Ayinpoka managed to secure one of the wheelchairs—although slightly used and slightly oversized— for Jerry. But she says she does not remember the name of that group.
Subsequently, Jerry donned his old uniform again, hit the road and wheeled himself back to school.
And his friends, who enjoy taking him around with the wheelchair, were happy to receive him again.
That is the wheelchair he currently uses. There are times he feels too weak to wheel himself and has to be pushed by his relations (mostly his mother) and friends.
Of a great concern to the school and his family is the fact that the boy is wasting away in a wheelchair. At 15 years, he is still in basic four at the school. His schoolmates of the same age are five years in front of him.
He cannot read. He cannot write. He cannot see properly. And he cannot hear well.
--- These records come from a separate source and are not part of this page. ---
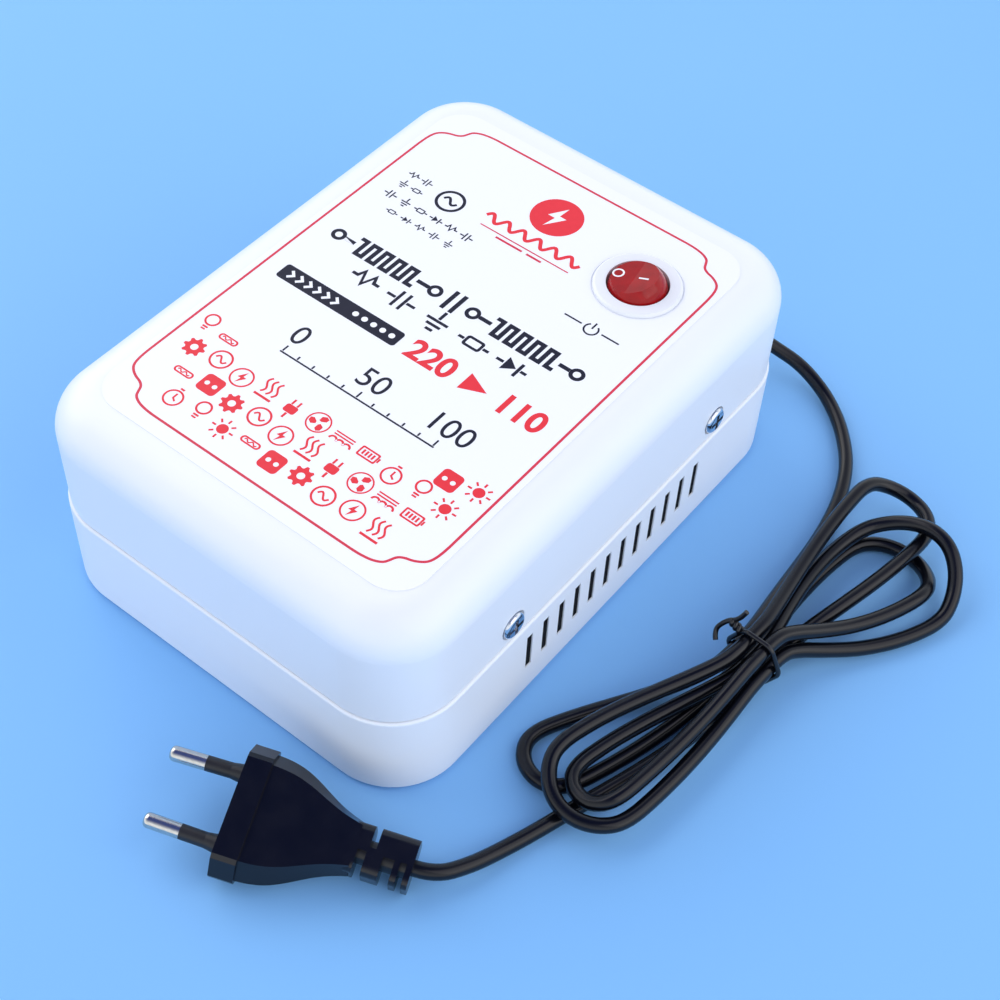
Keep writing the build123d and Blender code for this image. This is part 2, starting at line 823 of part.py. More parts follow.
def cord_gland():
    """A turned bush with a flange on each side of the wall and a short domed boot."""
    bore = cord_radius + gland_clearance
    inner_end = end_wall_inside - gland_clearance - gland_inner_flange
    outline = Polyline(
        (bore, inner_end),
        (gland_inner_radius, inner_end),
        (gland_inner_radius, end_wall_inside - gland_clearance),
        (gland_neck_radius, end_wall_inside - gland_clearance),
        (gland_neck_radius, end_wall + gland_clearance),
        (gland_flange_radius, end_wall + gland_clearance),
        (gland_flange_radius, end_wall + gland_flange),
        (gland_boot_radius, end_wall + gland_flange),
        (gland_boot_radius, gland_tip),
        (bore, gland_tip),
        close=True,
    )
    bush = revolve(make_face(outline), Axis.Y)
    rim = bush.edges().filter_by(GeomType.CIRCLE).group_by(Axis.Y)
    bush = fillet(rim[-1].sort_by(SortBy.RADIUS)[-1], gland_boot_edge)
    return Pos(cord_x, 0, cord_exit_height) * bush


cord_inner_end = end_wall_inside - cord_inside_length


def cord_inlet():
    start = (cord_x, cord_inner_end, cord_exit_height)
    return rod(start, (0, 1, 0), cord_radius, gland_tip - cord_inner_end)


clamp_y = end_wall_inside - clamp_offset


def clamp_seat():
    """The block on the floor that the cord is clamped to."""
    half = clamp_width / 2
    top = cord_exit_height - clamp_split / 2
    y0 = clamp_y - clamp_length / 2
    y1 = clamp_y + clamp_length / 2
    seat = box(cord_x - half, cord_x + half, y0, y1, post_foot, top)
    seat -= cord_groove()
    for x in clamp_screw_places():
        bottom = cord_exit_height + clamp_split / 2 + clamp_bar_height - clamp_screw_length - fixed_clearance
        seat -= rod((x, clamp_y, bottom), (0, 0, 1), clamp_screw_radius + fixed_clearance, clamp_screw_length)
    return seat


def cord_groove():
    """The room for the cord in its clamp."""
    start = (cord_x, clamp_y - clamp_length, cord_exit_height)
    return rod(start, (0, 1, 0), cord_radius + fixed_clearance, 2 * clamp_length)


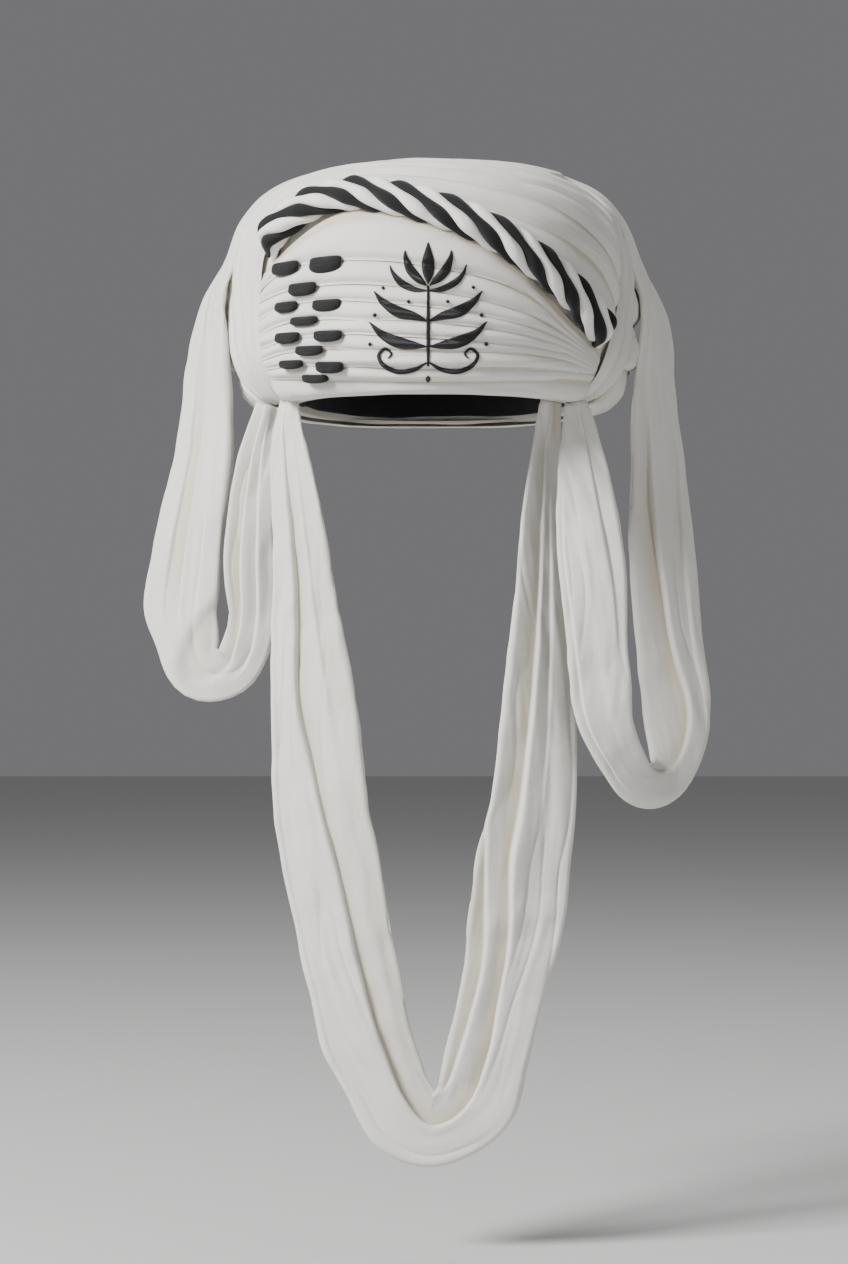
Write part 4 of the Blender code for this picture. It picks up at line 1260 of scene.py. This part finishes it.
def make_ties():
    left = shoulder_rows(-1, TAIL_SHOULDER) + hanging_rows(LEFT_TAIL, LEFT_TAIL_DROP)
    right = shoulder_rows(1, TAIL_SHOULDER) + hanging_rows(RIGHT_TAIL, RIGHT_TAIL_DROP)
    lift_rows = [(*row[:5], -90.0) for row in shoulder_rows(-1, DRAPE_SHOULDER[1:-1])]
    over = turned_back(left) + lift_rows + right
    surface = tie_surface(over, OVER_CREASES, OVER_CORNERS, False, OVER_SEED)
    middle = surface[0].mean(axis=1)
    half_span = abs(crown_point(direction(90.0, TAIL_SHOULDER[0]))[0])
    on_top = np.where((np.abs(middle[:, 0]) < half_span) & (middle[:, 2] > CROWN_TOP * 0.7))[0]
    first, last = on_top[0], on_top[-1]
    tie_piece("left_tail", surface, 0, first)
    tie_piece("top_drape", surface, first, last)
    tie_piece("right_tail", surface, last, len(middle) - 1)
    loop = hanging_rows(FRONT_LOOP, LOOP_DROP)
    loop = tie_surface(loop, LOOP_CREASES, LOOP_CORNERS, True, LOOP_SEED)
    tie_piece("front_loop", loop, 0, len(loop[0]) - 1)


# Embroidered sprig on the pleats, in its own units from its foot: each stroke is (x, z, width) and is
# worked once on each side, or once only down the middle
SPRIG_FOOT = (-0.003, 0.0115)
SPRIG_UNIT = 0.0009
SPRIG_MIDDLE = (
    ((0, 0, 1.6), (0, 18, 2.4), (0, 36, 2.0), (0, 50, 1.4)),
    ((0, 51, 0.8), (0, 57, 6.5), (0, 64, 8.0), (0, 71, 4.5), (0, 77, 0.6)),
    ((0, -9.5, 0.6), (0, -7.5, 3.6), (0, -5.5, 0.6)),
)
SPRIG_SIDES = (
    ((1, 50, 0.8), (6, 54, 5.0), (11, 60, 6.0), (14, 67, 3.2), (14.5, 72, 0.6)),
    ((1, 47, 0.8), (9, 48, 3.6), (17, 52, 4.4), (22, 58, 2.4), (24, 63, 0.6)),
    ((1, 28, 0.8), (9, 31, 5.2), (19, 34, 7.2), (28, 40, 4.6), (34, 47, 0.6)),
    ((1, 12, 0.8), (9, 13, 5.0), (19, 15, 7.4), (29, 20, 5.0), (37, 28, 0.6)),
    ((1, 2, 1.2), (9, -2, 2.6), (19, -3, 3.0), (28, 1, 2.6), (31, 7, 2.2), (27, 11, 1.8), (23, 8, 1.4),
     (25, 5, 1.0)),
    ((32, 32, 0.4), (33.4, 32, 2.8), (34.8, 32, 0.4)),
    ((27, 49, 0.4), (28.2, 49, 2.6), (29.4, 49, 0.4)),
    ((35, 14, 0.4), (36.4, 14, 2.8), (37.8, 14, 0.4)),
    ((11, 40, 0.4), (12.2, 40, 2.4), (13.4, 40, 0.4)),
)
STROKE_STEP = 0.0005
SATIN_BED = 0.00055
STROKE_ACROSS = 11
STROKE_GIRTH = 0.006
STROKE_SINK = 0.0003
LEAST_STROKE = 0.0004
FULL_STROKE_HALF = 0.0012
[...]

But he wants to learn like his peers so that he can earn like them, too.
“He is only following his friends to school. I’m of the belief that a school meant for the children of his kind will help him find a future. But a poor woman like me can only plead with anyone or any organisation to help us in whatever way they can.
“It is always difficult to repair the wheelchair when there is a fault because I have no job or business that I do. Currently, one of the wheels of the wheelchair needs a repair. But I don’t have money to repair it for him,” his mother said in an interview with Media Without Borders.
Because the mud house in which the boy lives is on the edge of the main road which links Ghana and Burkina Faso through Bongo, his face and his everyday struggles are very familiar to many people.
But none of the VIPs and the government officials who regularly use that main road seems to care about the poor boy who was not born a cripple but his future looks crippled because he cannot walk on his own.
He is well positioned where help can easily find him and see his struggles, but it seems help keeps looking the other way whenever it passes that road while the boy is wasting away every day in left-over wheelchairs.